Mrs. Spearin says she and her husband attended the officers’ school in Atlanta together, and even took a class that explained the pay policy. However, she says, she was never informed about potential disadvantages of the policy.
“Suppose I was divorced or my husband suddenly died. Where would that leave me?” says Mrs. Spearin.
Such questions prompted her to begin pursuing the issue. She says she tried to persuade her superiors to discuss the possibility of changing the policy but was rebuffed.
To test the implications of the policy, she attempted to obtain bank loans to buy a car and property on her own but found that she could only get approval when she applied jointly with her husband.
Salvation Army officials refused to talk about details of the policy and how it would affect women in such circumstances.
However, one lay employee at the charity, who asked that her name not be used, says Salvation Army officers generally view their work as voluntary service, for which they receive an allowance.
“If you go into a career with that sense of vocation, knowing what the ramifications would be, then that’s a choice that you’ve made for yourself,” she says.
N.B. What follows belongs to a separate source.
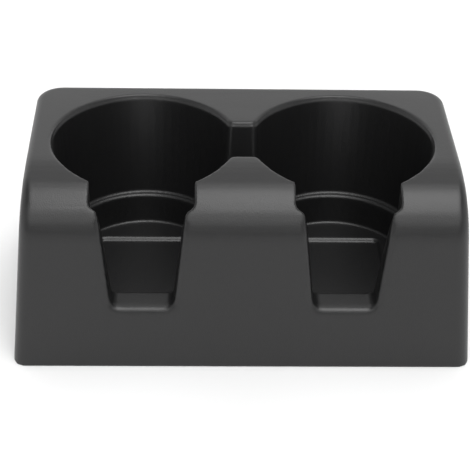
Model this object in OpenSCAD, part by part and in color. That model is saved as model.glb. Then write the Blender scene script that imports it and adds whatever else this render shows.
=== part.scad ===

The employee adds, “In some ways, honestly, maybe women get the shaft when it comes to the policy, but I don’t think you can say that any woman in the year 2000 goes into it not knowing that.”
Still, Mrs. Spearin, who now works as a paralegal, says she hopes her action will prompt the organization to reconsider its compensation policy.
“I think they need to move with the times,” she says. “For them to say it’s about the separation of church and state, that’s pretty pathetic.”